What you have to do —
In the listing below, find the line that contains "case_body();" and the line that contains "from mathutils import Matrix, Vector". Quote both and every line between them, exactly, and nothing more.
* start *
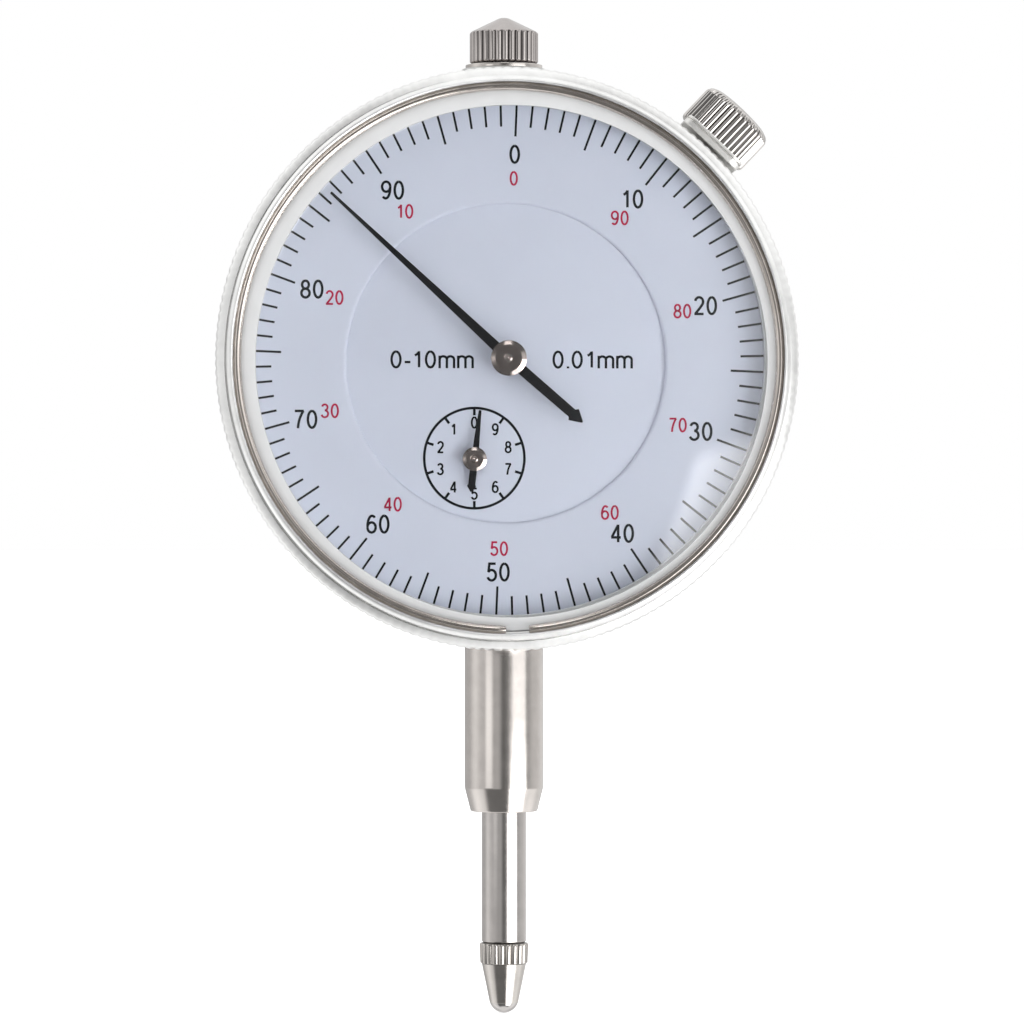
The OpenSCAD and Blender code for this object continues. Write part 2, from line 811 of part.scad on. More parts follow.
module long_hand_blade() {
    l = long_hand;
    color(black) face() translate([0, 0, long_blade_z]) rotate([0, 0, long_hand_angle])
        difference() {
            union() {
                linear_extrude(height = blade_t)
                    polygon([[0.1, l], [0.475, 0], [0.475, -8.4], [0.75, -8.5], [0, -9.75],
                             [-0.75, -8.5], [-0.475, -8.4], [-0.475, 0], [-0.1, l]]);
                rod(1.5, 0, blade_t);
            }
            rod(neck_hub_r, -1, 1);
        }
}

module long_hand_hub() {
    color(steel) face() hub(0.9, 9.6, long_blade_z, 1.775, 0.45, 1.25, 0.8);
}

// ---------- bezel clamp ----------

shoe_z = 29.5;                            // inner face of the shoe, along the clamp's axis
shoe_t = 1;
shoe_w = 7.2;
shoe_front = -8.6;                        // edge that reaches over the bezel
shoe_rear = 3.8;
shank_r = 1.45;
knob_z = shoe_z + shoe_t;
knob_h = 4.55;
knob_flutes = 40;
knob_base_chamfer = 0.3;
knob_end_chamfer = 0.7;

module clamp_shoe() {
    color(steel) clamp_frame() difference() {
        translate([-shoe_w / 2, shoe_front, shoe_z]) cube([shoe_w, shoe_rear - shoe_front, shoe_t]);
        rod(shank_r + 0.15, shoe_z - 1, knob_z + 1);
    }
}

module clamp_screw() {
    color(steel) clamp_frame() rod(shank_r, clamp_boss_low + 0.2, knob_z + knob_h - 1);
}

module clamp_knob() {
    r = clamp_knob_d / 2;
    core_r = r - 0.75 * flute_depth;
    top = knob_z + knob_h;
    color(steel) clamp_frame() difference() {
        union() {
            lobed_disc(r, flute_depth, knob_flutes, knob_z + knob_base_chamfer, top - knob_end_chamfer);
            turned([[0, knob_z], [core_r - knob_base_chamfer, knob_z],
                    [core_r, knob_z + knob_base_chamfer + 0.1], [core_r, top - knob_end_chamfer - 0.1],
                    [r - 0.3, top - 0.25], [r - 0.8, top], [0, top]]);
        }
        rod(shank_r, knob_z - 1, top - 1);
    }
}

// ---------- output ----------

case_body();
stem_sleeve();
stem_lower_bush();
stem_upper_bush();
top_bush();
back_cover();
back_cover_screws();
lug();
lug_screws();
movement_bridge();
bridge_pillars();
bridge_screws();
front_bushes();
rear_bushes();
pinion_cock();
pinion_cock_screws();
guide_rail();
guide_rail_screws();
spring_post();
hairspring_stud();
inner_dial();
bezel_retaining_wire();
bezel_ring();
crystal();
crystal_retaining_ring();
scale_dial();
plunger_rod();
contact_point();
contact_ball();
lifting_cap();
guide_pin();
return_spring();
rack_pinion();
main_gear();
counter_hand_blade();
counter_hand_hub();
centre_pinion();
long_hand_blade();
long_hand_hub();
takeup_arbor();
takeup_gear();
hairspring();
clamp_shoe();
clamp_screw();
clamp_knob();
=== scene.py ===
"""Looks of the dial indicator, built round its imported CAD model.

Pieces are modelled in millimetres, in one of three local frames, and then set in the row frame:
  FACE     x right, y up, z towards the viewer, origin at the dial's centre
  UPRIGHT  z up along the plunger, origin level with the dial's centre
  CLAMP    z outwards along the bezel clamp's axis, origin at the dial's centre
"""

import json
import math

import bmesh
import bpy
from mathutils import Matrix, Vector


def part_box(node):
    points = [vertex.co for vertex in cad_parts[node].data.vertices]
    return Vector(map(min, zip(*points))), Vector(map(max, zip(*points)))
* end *
Task result —
case_body();
stem_sleeve();
stem_lower_bush();
stem_upper_bush();
top_bush();
back_cover();
back_cover_screws();
lug();
lug_screws();
movement_bridge();
bridge_pillars();
bridge_screws();
front_bushes();
rear_bushes();
pinion_cock();
pinion_cock_screws();
guide_rail();
guide_rail_screws();
spring_post();
hairspring_stud();
inner_dial();
bezel_retaining_wire();
bezel_ring();
crystal();
crystal_retaining_ring();
scale_dial();
plunger_rod();
contact_point();
contact_ball();
lifting_cap();
guide_pin();
return_spring();
rack_pinion();
main_gear();
counter_hand_blade();
counter_hand_hub();
centre_pinion();
long_hand_blade();
long_hand_hub();
takeup_arbor();
takeup_gear();
hairspring();
clamp_shoe();
clamp_screw();
clamp_knob();
=== scene.py ===
"""Looks of the dial indicator, built round its imported CAD model.

Pieces are modelled in millimetres, in one of three local frames, and then set in the row frame:
  FACE     x right, y up, z towards the viewer, origin at the dial's centre
  UPRIGHT  z up along the plunger, origin level with the dial's centre
  CLAMP    z outwards along the bezel clamp's axis, origin at the dial's centre
"""

import json
import math

import bmesh
import bpy
from mathutils import Matrix, Vector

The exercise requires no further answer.